Ironically--and sadly--they seemed less comfortable, and less persuasive, in the noble neoclassicism of Balanchine’s “Chaconne,” which opened the triple bill. Created in 1976, this expanded suite from Gluck’s “Orfeo” used to focus the taut yet effortless fluidity of the Balanchine idiom. The performance on Friday looked anything but effortless.

The corps articulated the intricate ensembles with laissez-faire opera-house manners. Replacing the originally announced Maria Calegari in the exacting duties of the central ballerina, Merrill Ashley seemed uncharacteristically insecure.
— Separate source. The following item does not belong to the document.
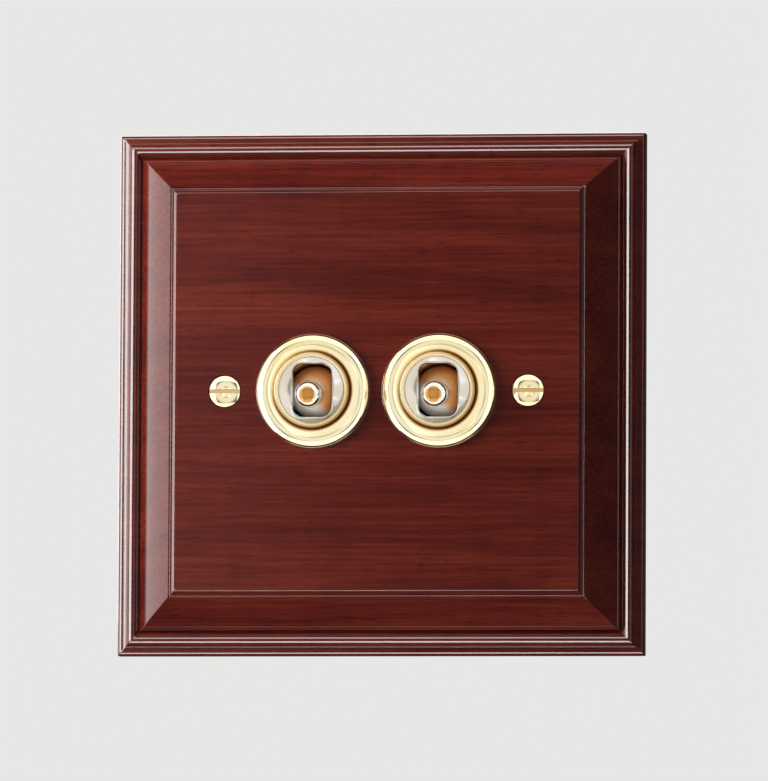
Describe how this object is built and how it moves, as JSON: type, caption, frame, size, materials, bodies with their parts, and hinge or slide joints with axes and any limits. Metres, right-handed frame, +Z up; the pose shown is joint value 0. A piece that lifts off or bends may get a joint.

Adam Luders, a knowing veteran of many Balanchine wars, partnered her with style compromised by strain.

The evening ended with the razzle-dazzle of Balanchine’s “Stars and Stripes,” spiffily performed and--no surprise--ecstatically cheered.

Katrina Killian and Teresa Reyes tippy-toed with sassy elegance through their mock-military campaigns. Gen Horiuchi flew with elfin glee and demonic precision through his thunderous-gladiator routines. Melinda Roy brought muted glitter to the climactic escapades of “El Capitan,” partnered with breathtaking, heroic cheek by Damian Woetzel.

The circus bravura was elegantly served. So was the unblushing patriotic kitsch.